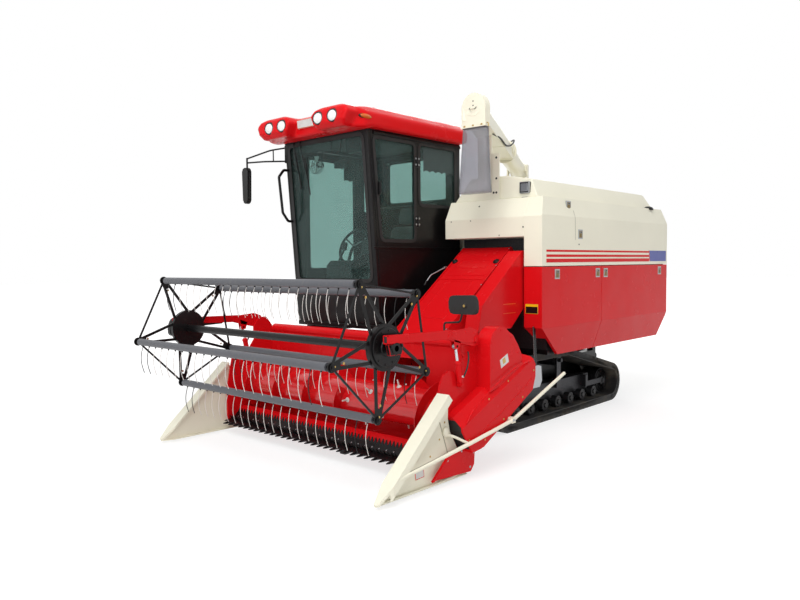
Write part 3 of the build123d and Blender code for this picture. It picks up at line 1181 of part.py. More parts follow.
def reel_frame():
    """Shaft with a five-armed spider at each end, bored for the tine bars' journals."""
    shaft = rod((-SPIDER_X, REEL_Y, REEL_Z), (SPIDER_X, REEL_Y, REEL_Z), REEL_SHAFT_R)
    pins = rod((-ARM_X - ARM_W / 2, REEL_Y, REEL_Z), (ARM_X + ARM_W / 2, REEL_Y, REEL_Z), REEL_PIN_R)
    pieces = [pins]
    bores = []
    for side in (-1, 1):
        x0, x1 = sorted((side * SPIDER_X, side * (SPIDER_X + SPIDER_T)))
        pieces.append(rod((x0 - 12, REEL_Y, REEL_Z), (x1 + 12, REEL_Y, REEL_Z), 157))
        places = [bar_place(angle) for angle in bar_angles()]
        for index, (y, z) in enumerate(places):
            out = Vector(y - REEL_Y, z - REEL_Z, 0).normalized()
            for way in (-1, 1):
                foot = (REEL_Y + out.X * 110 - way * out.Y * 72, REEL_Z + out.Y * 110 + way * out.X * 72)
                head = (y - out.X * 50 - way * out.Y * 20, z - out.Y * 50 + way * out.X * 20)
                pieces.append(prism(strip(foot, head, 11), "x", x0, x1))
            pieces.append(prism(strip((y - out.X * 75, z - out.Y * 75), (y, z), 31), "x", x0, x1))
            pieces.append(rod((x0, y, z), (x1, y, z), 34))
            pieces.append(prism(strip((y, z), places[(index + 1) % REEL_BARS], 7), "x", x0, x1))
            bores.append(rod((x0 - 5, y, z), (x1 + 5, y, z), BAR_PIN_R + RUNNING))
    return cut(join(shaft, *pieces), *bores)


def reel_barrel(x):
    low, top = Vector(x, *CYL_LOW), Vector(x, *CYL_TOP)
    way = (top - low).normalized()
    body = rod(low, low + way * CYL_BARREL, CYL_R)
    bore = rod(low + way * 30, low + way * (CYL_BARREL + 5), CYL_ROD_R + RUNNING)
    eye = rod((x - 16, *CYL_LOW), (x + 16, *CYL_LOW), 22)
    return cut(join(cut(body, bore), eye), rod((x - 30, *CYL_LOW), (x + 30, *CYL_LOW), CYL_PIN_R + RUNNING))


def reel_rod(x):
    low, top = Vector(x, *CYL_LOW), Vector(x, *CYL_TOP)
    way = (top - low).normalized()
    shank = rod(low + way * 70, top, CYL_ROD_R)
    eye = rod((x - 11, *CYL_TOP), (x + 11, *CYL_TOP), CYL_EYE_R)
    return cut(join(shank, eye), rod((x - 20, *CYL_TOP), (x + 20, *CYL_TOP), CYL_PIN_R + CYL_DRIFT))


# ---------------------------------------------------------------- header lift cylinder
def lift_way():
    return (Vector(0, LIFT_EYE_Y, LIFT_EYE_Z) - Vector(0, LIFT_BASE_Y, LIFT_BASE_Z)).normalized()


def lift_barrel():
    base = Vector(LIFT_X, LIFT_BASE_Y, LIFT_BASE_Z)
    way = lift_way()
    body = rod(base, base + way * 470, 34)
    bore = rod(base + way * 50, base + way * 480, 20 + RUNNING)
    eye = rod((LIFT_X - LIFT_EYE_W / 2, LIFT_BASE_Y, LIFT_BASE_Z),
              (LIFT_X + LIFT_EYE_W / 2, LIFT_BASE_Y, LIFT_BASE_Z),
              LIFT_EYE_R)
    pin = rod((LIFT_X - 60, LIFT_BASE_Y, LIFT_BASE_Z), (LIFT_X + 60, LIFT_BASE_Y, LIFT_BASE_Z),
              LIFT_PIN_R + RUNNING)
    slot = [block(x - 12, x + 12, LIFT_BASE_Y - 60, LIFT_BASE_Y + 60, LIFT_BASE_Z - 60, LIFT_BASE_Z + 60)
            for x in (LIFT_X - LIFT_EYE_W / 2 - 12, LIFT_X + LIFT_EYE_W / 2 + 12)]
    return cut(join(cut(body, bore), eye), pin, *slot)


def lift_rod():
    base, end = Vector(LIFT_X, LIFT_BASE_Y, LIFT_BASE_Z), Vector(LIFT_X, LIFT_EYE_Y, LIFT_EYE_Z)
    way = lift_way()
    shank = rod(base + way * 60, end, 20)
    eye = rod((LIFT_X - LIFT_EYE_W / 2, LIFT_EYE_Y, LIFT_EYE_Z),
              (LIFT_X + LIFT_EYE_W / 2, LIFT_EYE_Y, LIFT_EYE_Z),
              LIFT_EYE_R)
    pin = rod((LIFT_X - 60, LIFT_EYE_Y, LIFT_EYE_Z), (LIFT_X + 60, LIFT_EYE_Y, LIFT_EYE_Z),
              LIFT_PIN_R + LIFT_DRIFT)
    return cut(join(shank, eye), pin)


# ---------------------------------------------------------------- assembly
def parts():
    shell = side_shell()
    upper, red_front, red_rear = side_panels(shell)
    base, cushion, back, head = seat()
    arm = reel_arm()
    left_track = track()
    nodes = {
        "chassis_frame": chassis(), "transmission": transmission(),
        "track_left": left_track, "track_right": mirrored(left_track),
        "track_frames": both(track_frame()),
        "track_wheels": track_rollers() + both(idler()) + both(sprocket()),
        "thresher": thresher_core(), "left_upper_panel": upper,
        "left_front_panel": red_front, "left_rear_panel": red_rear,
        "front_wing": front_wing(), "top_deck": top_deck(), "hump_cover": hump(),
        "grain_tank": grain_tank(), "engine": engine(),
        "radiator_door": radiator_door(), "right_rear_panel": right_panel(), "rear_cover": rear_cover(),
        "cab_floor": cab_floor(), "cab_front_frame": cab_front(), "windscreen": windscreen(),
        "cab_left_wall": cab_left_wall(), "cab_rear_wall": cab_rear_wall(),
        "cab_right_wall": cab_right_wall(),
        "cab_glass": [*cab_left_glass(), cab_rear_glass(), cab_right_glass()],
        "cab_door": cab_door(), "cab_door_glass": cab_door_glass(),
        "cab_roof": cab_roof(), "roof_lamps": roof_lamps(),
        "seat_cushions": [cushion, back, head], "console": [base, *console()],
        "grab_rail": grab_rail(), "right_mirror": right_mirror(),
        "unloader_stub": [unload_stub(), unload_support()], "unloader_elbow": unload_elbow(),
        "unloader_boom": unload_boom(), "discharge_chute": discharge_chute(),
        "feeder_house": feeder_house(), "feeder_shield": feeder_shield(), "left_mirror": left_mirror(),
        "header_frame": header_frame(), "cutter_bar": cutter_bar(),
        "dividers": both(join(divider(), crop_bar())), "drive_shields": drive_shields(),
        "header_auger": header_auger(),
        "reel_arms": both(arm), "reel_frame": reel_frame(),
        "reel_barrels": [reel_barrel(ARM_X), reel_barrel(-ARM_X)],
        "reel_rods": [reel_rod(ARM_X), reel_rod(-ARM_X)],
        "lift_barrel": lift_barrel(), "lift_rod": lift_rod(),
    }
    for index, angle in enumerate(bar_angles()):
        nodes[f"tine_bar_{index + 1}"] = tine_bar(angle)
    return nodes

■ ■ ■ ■

▶ Written instruction
Write out the material from the first line to the last, exactly.

▶ Exercise output
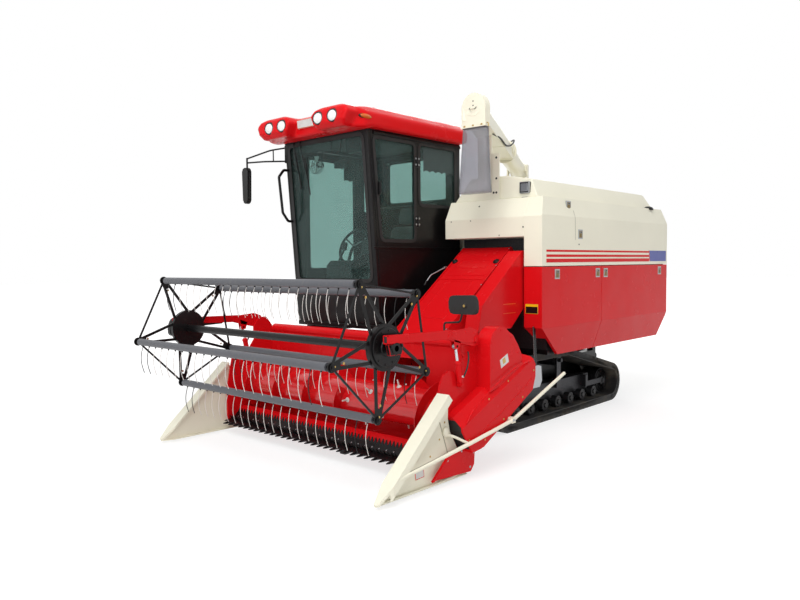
Write part 3 of the build123d and Blender code for this picture. It picks up at line 1181 of part.py. More parts follow.
def reel_frame():
    """Shaft with a five-armed spider at each end, bored for the tine bars' journals."""
    shaft = rod((-SPIDER_X, REEL_Y, REEL_Z), (SPIDER_X, REEL_Y, REEL_Z), REEL_SHAFT_R)
    pins = rod((-ARM_X - ARM_W / 2, REEL_Y, REEL_Z), (ARM_X + ARM_W / 2, REEL_Y, REEL_Z), REEL_PIN_R)
    pieces = [pins]
    bores = []
    for side in (-1, 1):
        x0, x1 = sorted((side * SPIDER_X, side * (SPIDER_X + SPIDER_T)))
        pieces.append(rod((x0 - 12, REEL_Y, REEL_Z), (x1 + 12, REEL_Y, REEL_Z), 157))
        places = [bar_place(angle) for angle in bar_angles()]
        for index, (y, z) in enumerate(places):
            out = Vector(y - REEL_Y, z - REEL_Z, 0).normalized()
            for way in (-1, 1):
                foot = (REEL_Y + out.X * 110 - way * out.Y * 72, REEL_Z + out.Y * 110 + way * out.X * 72)
                head = (y - out.X * 50 - way * out.Y * 20, z - out.Y * 50 + way * out.X * 20)
                pieces.append(prism(strip(foot, head, 11), "x", x0, x1))
            pieces.append(prism(strip((y - out.X * 75, z - out.Y * 75), (y, z), 31), "x", x0, x1))
            pieces.append(rod((x0, y, z), (x1, y, z), 34))
            pieces.append(prism(strip((y, z), places[(index + 1) % REEL_BARS], 7), "x", x0, x1))
            bores.append(rod((x0 - 5, y, z), (x1 + 5, y, z), BAR_PIN_R + RUNNING))
    return cut(join(shaft, *pieces), *bores)


def reel_barrel(x):
    low, top = Vector(x, *CYL_LOW), Vector(x, *CYL_TOP)
    way = (top - low).normalized()
    body = rod(low, low + way * CYL_BARREL, CYL_R)
    bore = rod(low + way * 30, low + way * (CYL_BARREL + 5), CYL_ROD_R + RUNNING)
    eye = rod((x - 16, *CYL_LOW), (x + 16, *CYL_LOW), 22)
    return cut(join(cut(body, bore), eye), rod((x - 30, *CYL_LOW), (x + 30, *CYL_LOW), CYL_PIN_R + RUNNING))


def reel_rod(x):
    low, top = Vector(x, *CYL_LOW), Vector(x, *CYL_TOP)
    way = (top - low).normalized()
    shank = rod(low + way * 70, top, CYL_ROD_R)
    eye = rod((x - 11, *CYL_TOP), (x + 11, *CYL_TOP), CYL_EYE_R)
    return cut(join(shank, eye), rod((x - 20, *CYL_TOP), (x + 20, *CYL_TOP), CYL_PIN_R + CYL_DRIFT))


# ---------------------------------------------------------------- header lift cylinder
def lift_way():
    return (Vector(0, LIFT_EYE_Y, LIFT_EYE_Z) - Vector(0, LIFT_BASE_Y, LIFT_BASE_Z)).normalized()


def lift_barrel():
    base = Vector(LIFT_X, LIFT_BASE_Y, LIFT_BASE_Z)
    way = lift_way()
    body = rod(base, base + way * 470, 34)
    bore = rod(base + way * 50, base + way * 480, 20 + RUNNING)
    eye = rod((LIFT_X - LIFT_EYE_W / 2, LIFT_BASE_Y, LIFT_BASE_Z),
              (LIFT_X + LIFT_EYE_W / 2, LIFT_BASE_Y, LIFT_BASE_Z),
              LIFT_EYE_R)
    pin = rod((LIFT_X - 60, LIFT_BASE_Y, LIFT_BASE_Z), (LIFT_X + 60, LIFT_BASE_Y, LIFT_BASE_Z),
              LIFT_PIN_R + RUNNING)
    slot = [block(x - 12, x + 12, LIFT_BASE_Y - 60, LIFT_BASE_Y + 60, LIFT_BASE_Z - 60, LIFT_BASE_Z + 60)
            for x in (LIFT_X - LIFT_EYE_W / 2 - 12, LIFT_X + LIFT_EYE_W / 2 + 12)]
    return cut(join(cut(body, bore), eye), pin, *slot)


def lift_rod():
    base, end = Vector(LIFT_X, LIFT_BASE_Y, LIFT_BASE_Z), Vector(LIFT_X, LIFT_EYE_Y, LIFT_EYE_Z)
    way = lift_way()
    shank = rod(base + way * 60, end, 20)
    eye = rod((LIFT_X - LIFT_EYE_W / 2, LIFT_EYE_Y, LIFT_EYE_Z),
              (LIFT_X + LIFT_EYE_W / 2, LIFT_EYE_Y, LIFT_EYE_Z),
              LIFT_EYE_R)
    pin = rod((LIFT_X - 60, LIFT_EYE_Y, LIFT_EYE_Z), (LIFT_X + 60, LIFT_EYE_Y, LIFT_EYE_Z),
              LIFT_PIN_R + LIFT_DRIFT)
    return cut(join(shank, eye), pin)


# ---------------------------------------------------------------- assembly
def parts():
    shell = side_shell()
    upper, red_front, red_rear = side_panels(shell)
    base, cushion, back, head = seat()
    arm = reel_arm()
    left_track = track()
    nodes = {
        "chassis_frame": chassis(), "transmission": transmission(),
        "track_left": left_track, "track_right": mirrored(left_track),
        "track_frames": both(track_frame()),
        "track_wheels": track_rollers() + both(idler()) + both(sprocket()),
        "thresher": thresher_core(), "left_upper_panel": upper,
        "left_front_panel": red_front, "left_rear_panel": red_rear,
        "front_wing": front_wing(), "top_deck": top_deck(), "hump_cover": hump(),
        "grain_tank": grain_tank(), "engine": engine(),
        "radiator_door": radiator_door(), "right_rear_panel": right_panel(), "rear_cover": rear_cover(),
        "cab_floor": cab_floor(), "cab_front_frame": cab_front(), "windscreen": windscreen(),
        "cab_left_wall": cab_left_wall(), "cab_rear_wall": cab_rear_wall(),
        "cab_right_wall": cab_right_wall(),
        "cab_glass": [*cab_left_glass(), cab_rear_glass(), cab_right_glass()],
        "cab_door": cab_door(), "cab_door_glass": cab_door_glass(),
        "cab_roof": cab_roof(), "roof_lamps": roof_lamps(),
        "seat_cushions": [cushion, back, head], "console": [base, *console()],
        "grab_rail": grab_rail(), "right_mirror": right_mirror(),
        "unloader_stub": [unload_stub(), unload_support()], "unloader_elbow": unload_elbow(),
        "unloader_boom": unload_boom(), "discharge_chute": discharge_chute(),
        "feeder_house": feeder_house(), "feeder_shield": feeder_shield(), "left_mirror": left_mirror(),
        "header_frame": header_frame(), "cutter_bar": cutter_bar(),
        "dividers": both(join(divider(), crop_bar())), "drive_shields": drive_shields(),
        "header_auger": header_auger(),
        "reel_arms": both(arm), "reel_frame": reel_frame(),
        "reel_barrels": [reel_barrel(ARM_X), reel_barrel(-ARM_X)],
        "reel_rods": [reel_rod(ARM_X), reel_rod(-ARM_X)],
        "lift_barrel": lift_barrel(), "lift_rod": lift_rod(),
    }
    for index, angle in enumerate(bar_angles()):
        nodes[f"tine_bar_{index + 1}"] = tine_bar(angle)
    return nodes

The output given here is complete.